# REQUEST
Search the material for the word "JSON" and report each line where it turns up.

(Records from a collection)
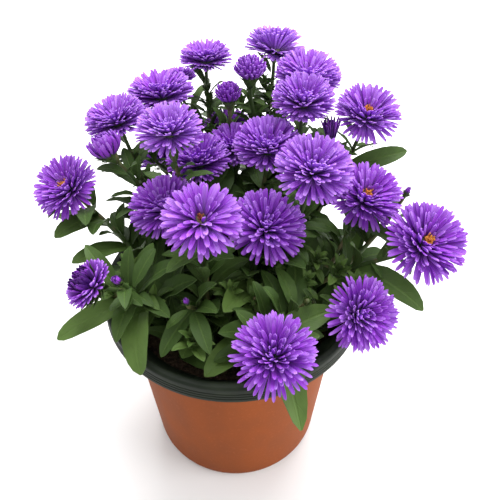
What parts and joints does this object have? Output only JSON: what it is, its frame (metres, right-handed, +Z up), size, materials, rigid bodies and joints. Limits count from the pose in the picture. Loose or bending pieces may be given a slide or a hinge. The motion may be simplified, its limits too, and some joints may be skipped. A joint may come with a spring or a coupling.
{
  "type": "potted aster",
  "caption": "Purple double aster in bloom, with branching leafy stems, buds and half-open heads, rooted in soil in a tapered nursery pot that stands on its flat base.",
  "frame": {"origin": "centre of the pot's flat base, on the surface it stands on", "axes": "+Z up along the pot's axis, -Y towards the plant's front, +X to its right seen from the front"},
  "size_m": [0.2085, 0.2183, 0.2154],
  "materials": {
    "terracotta_plastic": "matte, faintly mottled moulded plastic",
    "dark_plastic": "satin moulded plastic with fine rings",
    "potting_soil": "crumbly and dry",
    "aster_green": "soft satin leaf",
    "aster_purple": "soft petal",
    "eye_yellow": "fine matte florets"
  },
  "bodies": {
    "root": {"pot": "terracotta_plastic", "pot_lining": "dark_plastic", "soil": "potting_soil", "stem_back_left": "aster_green", "stem_back_right": "aster_green", "stem_centre": "aster_green", "stem_centre_left": "aster_green", "stem_front": "aster_green", "stem_left_behind": "aster_green", "stem_left_high": "aster_green", "stem_left_low": "aster_green", "stem_left_mid": "aster_green", "stem_left_out": "aster_green", "stem_mid": "aster_green", "stem_mid_right": "aster_green", "stem_right": "aster_green", "stem_right_high": "aster_green", "stem_right_low": "aster_green", "stem_top": "aster_green", "stem_top_left": "aster_green", "bloom_back_left": "aster_purple", "bloom_back_right": "aster_purple", "bloom_back_right_high": "aster_purple", "bloom_centre": "aster_purple", "bloom_centre_left": "aster_purple", "bloom_far_left": "aster_purple", "bloom_front": "aster_purple", "bloom_inner_back": "aster_purple", "bloom_inner_left": "aster_purple", "bloom_inner_mid": "aster_purple", "bloom_left_behind": "aster_purple", "bloom_left_high": "aster_purple", "bloom_left_mid": "aster_purple", "bloom_left_out": "aster_purple", "bloom_low_back": "aster_purple", "bloom_low_left_back": "aster_purple", "bloom_low_right_back": "aster_purple", "bloom_mid": "aster_purple", "bloom_mid_right": "aster_purple", "bloom_right_far": "aster_purple", "bloom_right_high": "aster_purple", "bloom_right_low": "aster_purple", "bloom_right_mid": "aster_purple", "bloom_top": "aster_purple", "bloom_top_left": "aster_purple", "half_bloom_left": "aster_purple", "half_bloom_low": "aster_purple", "half_bloom_mid": "aster_purple", "half_bloom_top": "aster_purple", "eye_centre_left": "eye_yellow", "eye_left_out": "eye_yellow", "eye_right_far": "eye_yellow", "eye_right_high": "eye_yellow", "eye_right_mid": "eye_yellow"}
  },
  "joints": []
}
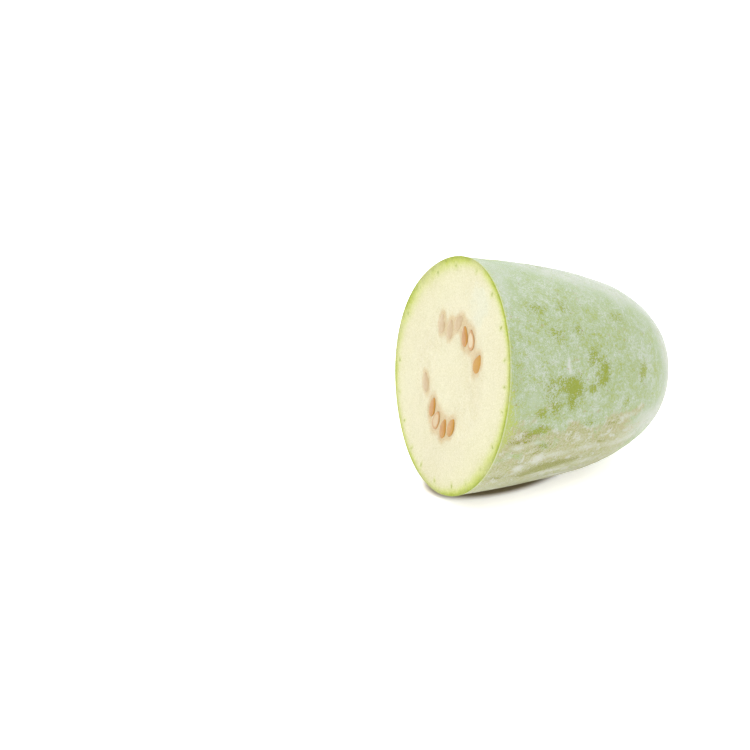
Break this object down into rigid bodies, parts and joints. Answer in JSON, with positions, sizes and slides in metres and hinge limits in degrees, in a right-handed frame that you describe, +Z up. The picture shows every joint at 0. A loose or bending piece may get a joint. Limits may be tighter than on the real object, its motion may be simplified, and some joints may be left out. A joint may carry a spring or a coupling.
{
  "type": "wax gourd half",
  "caption": "Half of a wax gourd lying on its side: a waxy green rind with a rounded blossom end, and a pale round cut face with seeds.",
  "frame": {"origin": "on the ground, under the middle of the half's box as it lies", "axes": "+Z up, +X from the cut face towards the blossom end, +Y to the half's left when the cut face is its back"},
  "size_m": [0.1654, 0.1454, 0.148],
  "materials": {
    "rind": "matte",
    "flesh": "satin",
    "seed": "satin"
  },
  "bodies": {
    "root": {"wax_gourd_half": "rind"}
  },
  "joints": []
}
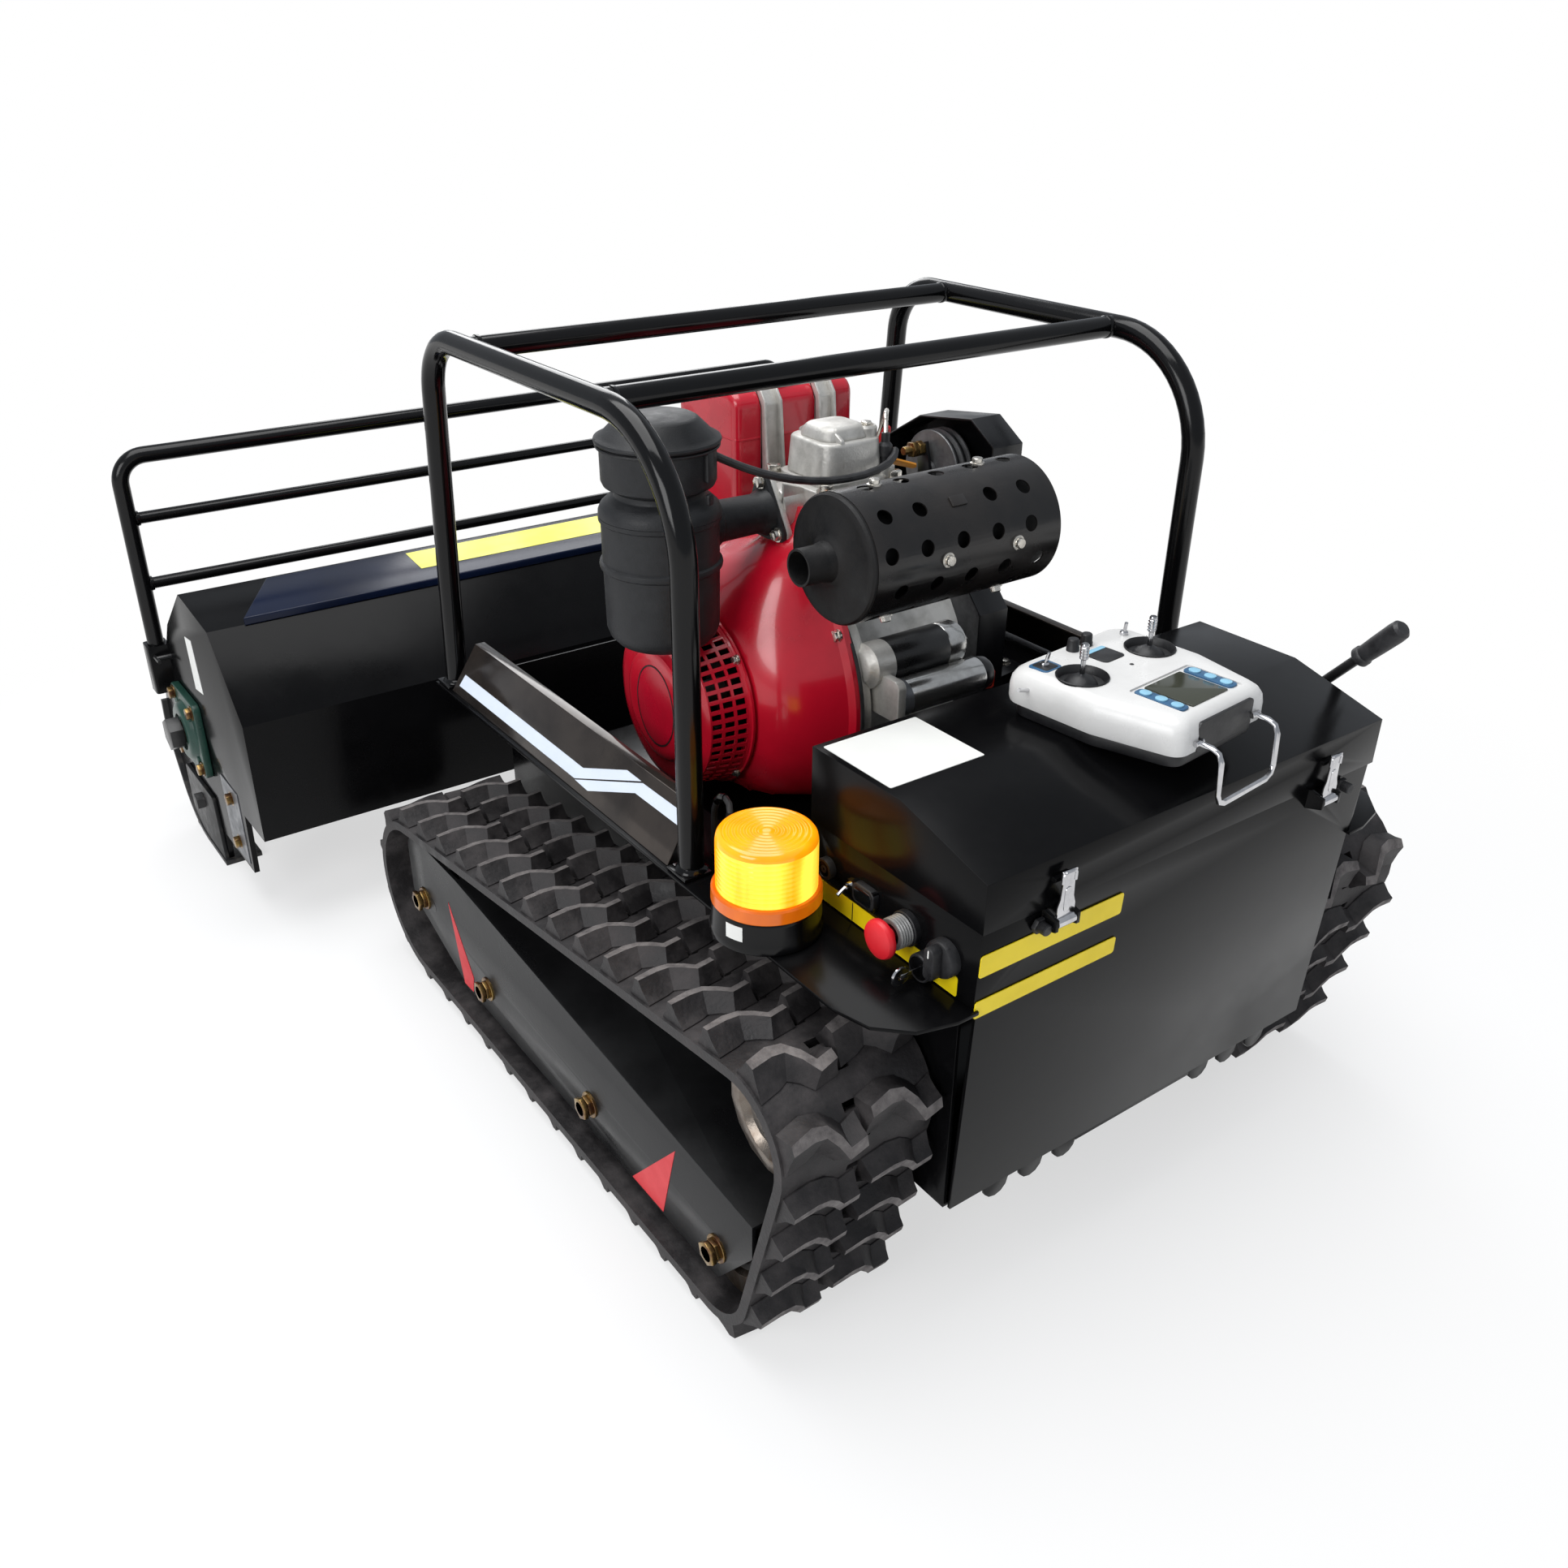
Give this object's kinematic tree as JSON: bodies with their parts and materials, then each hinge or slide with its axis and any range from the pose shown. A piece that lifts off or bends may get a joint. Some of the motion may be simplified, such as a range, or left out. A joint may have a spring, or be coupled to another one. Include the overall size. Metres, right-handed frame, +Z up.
{
  "type": "remote control slope mower",
  "caption": "Tracked remote control slope mower with a front flail deck, a caged air-cooled engine, an amber beacon and a transmitter on its control box.",
  "frame": {"origin": "middle of the footprint's bounding box, on the ground", "axes": "+Y forward towards the flail deck, +X to the machine's right, +Z up"},
  "size_m": [1.2858, 1.6766, 0.9072],
  "materials": {
    "black_gloss": "gloss",
    "black_satin": "satin",
    "polished_black": "polished",
    "rubber": "matt, dusty",
    "engine_red": "gloss",
    "cast_aluminium": "cast",
    "bare_steel": "satin",
    "zinc_yellow": "zinc plated",
    "filter_plastic": "matt",
    "control_red": "gloss",
    "amber_lens": "clear gloss",
    "shell_white": "satin",
    "chrome": "polished"
  },
  "bodies": {
    "chassis": {"chassis_tub": "black_satin", "track_frame_left": "black_satin", "track_frame_right": "black_satin", "track_belt_left": "rubber", "track_belt_right": "rubber", "side_fairing_left": "polished_black", "side_fairing_right": "polished_black", "roll_cage": "black_gloss", "control_box": "black_gloss", "beacon_base": "filter_plastic", "beacon_lens": "amber_lens", "crankcase": "cast_aluminium", "cylinder_head": "cast_aluminium", "fan_shroud": "engine_red", "recoil_cover": "black_satin", "fuel_tank": "engine_red", "air_filter_bowl": "filter_plastic", "air_filter_cap": "filter_plastic", "intake_pipe": "black_satin", "muffler": "black_satin", "heat_shield": "black_satin", "starter_motor": "black_satin", "belt_guard": "black_satin"},
    "drive_sprocket_left": {"drive_sprocket_left": "bare_steel"},
    "road_roller_left_1": {"road_roller_left_1": "bare_steel"},
    "road_roller_left_2": {"road_roller_left_2": "bare_steel"},
    "road_roller_left_3": {"road_roller_left_3": "bare_steel"},
    "front_idler_left": {"front_idler_left": "bare_steel"},
    "drive_sprocket_right": {"drive_sprocket_right": "bare_steel"},
    "road_roller_right_1": {"road_roller_right_1": "bare_steel"},
    "road_roller_right_2": {"road_roller_right_2": "bare_steel"},
    "road_roller_right_3": {"road_roller_right_3": "bare_steel"},
    "front_idler_right": {"front_idler_right": "bare_steel"},
    "lid": {"control_box_lid": "black_gloss"},
    "latch_left": {"latch_left": "black_satin"},
    "latch_right": {"latch_right": "black_satin"},
    "estop": {"estop_button": "control_red"},
    "start_knob": {"start_knob": "black_satin"},
    "ignition_key": {"ignition_key": "bare_steel"},
    "crank": {"crankshaft": "bare_steel", "cooling_fan": "black_satin"},
    "fuel_cap": {"fuel_cap": "black_satin"},
    "decompression_lever": {"decompression_lever": "control_red"},
    "clutch_lever": {"clutch_lever": "black_satin"},
    "deck": {"lift_frame": "black_satin", "deck_shell": "black_gloss", "skid_shoe_left": "black_satin", "skid_shoe_right": "black_satin", "rotor_bearing_left": "zinc_yellow", "rotor_bearing_right": "zinc_yellow", "guard_rack": "black_gloss"},
    "ram": {"lift_ram": "black_satin"},
    "rod": {"lift_rod": "chrome"},
    "front_flap": {"front_flap": "black_satin"},
    "rotor": {"flail_rotor": "bare_steel"},
    "remote": {"remote_case": "shell_white"},
    "stick_left": {"remote_stick_left": "black_satin"},
    "stick_right": {"remote_stick_right": "black_satin"},
    "bail": {"remote_bail": "chrome"}
  },
  "joints": [
    {"name": "drive_left", "type": "hinge", "parent": "chassis", "child": "drive_sprocket_left", "pos_m": [-0.378, -0.69244, 0.298], "axis": [1, 0, 0], "continuous": true},
    {"name": "road_roller_left_1_spin", "type": "hinge", "parent": "chassis", "child": "road_roller_left_1", "pos_m": [-0.378, -0.63744, 0.097], "axis": [1, 0, 0], "continuous": true},
    {"name": "road_roller_left_2_spin", "type": "hinge", "parent": "chassis", "child": "road_roller_left_2", "pos_m": [-0.378, -0.36744, 0.097], "axis": [1, 0, 0], "continuous": true},
    {"name": "road_roller_left_3_spin", "type": "hinge", "parent": "chassis", "child": "road_roller_left_3", "pos_m": [-0.378, -0.09244, 0.097], "axis": [1, 0, 0], "continuous": true},
    {"name": "front_idler_left_spin", "type": "hinge", "parent": "chassis", "child": "front_idler_left", "pos_m": [-0.378, 0.10156, 0.136], "axis": [1, 0, 0], "continuous": true},
    {"name": "drive_right", "type": "hinge", "parent": "chassis", "child": "drive_sprocket_right", "pos_m": [0.378, -0.69244, 0.298], "axis": [1, 0, 0], "continuous": true},
    {"name": "road_roller_right_1_spin", "type": "hinge", "parent": "chassis", "child": "road_roller_right_1", "pos_m": [0.378, -0.63744, 0.097], "axis": [1, 0, 0], "continuous": true},
    {"name": "road_roller_right_2_spin", "type": "hinge", "parent": "chassis", "child": "road_roller_right_2", "pos_m": [0.378, -0.36744, 0.097], "axis": [1, 0, 0], "continuous": true},
    {"name": "road_roller_right_3_spin", "type": "hinge", "parent": "chassis", "child": "road_roller_right_3", "pos_m": [0.378, -0.09244, 0.097], "axis": [1, 0, 0], "continuous": true},
    {"name": "front_idler_right_spin", "type": "hinge", "parent": "chassis", "child": "front_idler_right", "pos_m": [0.378, 0.10156, 0.136], "axis": [1, 0, 0], "continuous": true},
    {"name": "lid_hinge", "type": "hinge", "parent": "chassis", "child": "lid", "pos_m": [0, -0.55844, 0.53], "axis": [-1, 0, 0], "range_deg": [0, 38]},
    {"name": "latch_left_swing", "type": "hinge", "parent": "chassis", "child": "latch_left", "pos_m": [-0.195, -0.82244, 0.508], "axis": [1, 0, 0], "range_deg": [0, 100]},
    {"name": "latch_right_swing", "type": "hinge", "parent": "chassis", "child": "latch_right", "pos_m": [0.195, -0.82244, 0.508], "axis": [1, 0, 0], "range_deg": [0, 100]},
    {"name": "estop_press", "type": "slide", "parent": "chassis", "child": "estop", "axis": [1, 0, 0], "range_m": [0, 0.005], "stiffness_N_per_m": 400},
    {"name": "start_knob_turn", "type": "hinge", "parent": "chassis", "child": "start_knob", "pos_m": [-0.283, -0.76744, 0.472], "axis": [-1, 0, 0], "range_deg": [0, 60]},
    {"name": "key_turn", "type": "hinge", "parent": "chassis", "child": "ignition_key", "pos_m": [-0.295, -0.74344, 0.449], "axis": [-1, 0, 0], "range_deg": [0, 90]},
    {"name": "crank_spin", "type": "hinge", "parent": "chassis", "child": "crank", "pos_m": [0, -0.22644, 0.508], "axis": [1, 0, 0], "continuous": true},
    {"name": "fuel_cap_turn", "type": "hinge", "parent": "chassis", "child": "fuel_cap", "pos_m": [-0.02, -0.11744, 0.84], "axis": [0, 0, 1], "range_deg": [0, 90]},
    {"name": "decompression_swing", "type": "hinge", "parent": "chassis", "child": "decompression_lever", "pos_m": [0.0353, -0.23744, 0.738], "axis": [1, 0, 0], "range_deg": [-20, 35]},
    {"name": "clutch_swing", "type": "hinge", "parent": "chassis", "child": "clutch_lever", "pos_m": [0.33, -0.61144, 0.452], "axis": [-1, 0, 0], "range_deg": [0, 40]},
    {"name": "deck_lift", "type": "hinge", "parent": "chassis", "child": "deck", "pos_m": [0, 0.16856, 0.262], "axis": [1, 0, 0], "range_deg": [0, 14]},
    {"name": "ram_swing", "type": "hinge", "parent": "chassis", "child": "ram", "pos_m": [0, 0.16856, 0.36], "axis": [1, 0, 0], "range_deg": [-2, 15]},
    {"name": "rod_slide", "type": "slide", "parent": "ram", "child": "rod", "axis": [0, 0.8815, -0.4722], "range_m": [-0.026, 0.004]},
    {"name": "flap_swing", "type": "hinge", "parent": "deck", "child": "front_flap", "pos_m": [0, 0.80656, 0.255], "axis": [1, 0, 0], "range_deg": [-12, 75]},
    {"name": "rotor_spin", "type": "hinge", "parent": "deck", "child": "rotor", "pos_m": [0, 0.64056, 0.225], "axis": [1, 0, 0], "continuous": true},
    {"name": "remote_lift", "type": "slide", "parent": "lid", "child": "remote", "axis": [0, -0.848, 0.5299], "range_m": [0, 0.25]},
    {"name": "stick_left_tilt", "type": "hinge", "parent": "remote", "child": "stick_left", "pos_m": [-0.03871, -0.67518, 0.6543], "axis": [0.995, 0.0998, 0], "range_deg": [-12, 12], "stiffness_Nm_per_rad": 0.02},
    {"name": "stick_right_tilt", "type": "hinge", "parent": "remote", "child": "stick_right", "pos_m": [0.07272, -0.664, 0.6543], "axis": [0.995, 0.0998, 0], "range_deg": [-12, 12], "stiffness_Nm_per_rad": 0.02},
    {"name": "bail_swing", "type": "hinge", "parent": "remote", "child": "bail", "pos_m": [0.03031, -0.80222, 0.6283], "axis": [-0.995, -0.0998, 0], "range_deg": [0, 80]}
  ],
  "couplings": [
    {"joint": "road_roller_left_1_spin", "follows": "drive_left", "ratio": 1},
    {"joint": "road_roller_left_2_spin", "follows": "drive_left", "ratio": 1},
    {"joint": "road_roller_left_3_spin", "follows": "drive_left", "ratio": 1},
    {"joint": "front_idler_left_spin", "follows": "drive_left", "ratio": 0.625},
    {"joint": "road_roller_right_1_spin", "follows": "drive_right", "ratio": 1},
    {"joint": "road_roller_right_2_spin", "follows": "drive_right", "ratio": 1},
    {"joint": "road_roller_right_3_spin", "follows": "drive_right", "ratio": 1},
    {"joint": "front_idler_right_spin", "follows": "drive_right", "ratio": 0.625},
    {"joint": "ram_swing", "follows": "deck_lift", "ratio": 0.66},
    {"joint": "rod_slide", "follows": "deck_lift", "m_per_rad": -0.089}
  ]
}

# ANSWER FOR THIS EXERCISE
What parts and joints does this object have? Output only JSON: what it is, its frame (metres, right-handed, +Z up), size, materials, rigid bodies and joints. Limits count from the pose in the picture. Loose or bending pieces may be given a slide or a hinge. The motion may be simplified, its limits too, and some joints may be skipped. A joint may come with a spring or a coupling.
Break this object down into rigid bodies, parts and joints. Answer in JSON, with positions, sizes and slides in metres and hinge limits in degrees, in a right-handed frame that you describe, +Z up. The picture shows every joint at 0. A loose or bending piece may get a joint. Limits may be tighter than on the real object, its motion may be simplified, and some joints may be left out. A joint may carry a spring or a coupling.
Give this object's kinematic tree as JSON: bodies with their parts and materials, then each hinge or slide with its axis and any range from the pose shown. A piece that lifts off or bends may get a joint. Some of the motion may be simplified, such as a range, or left out. A joint may have a spring, or be coupled to another one. Include the overall size. Metres, right-handed frame, +Z up.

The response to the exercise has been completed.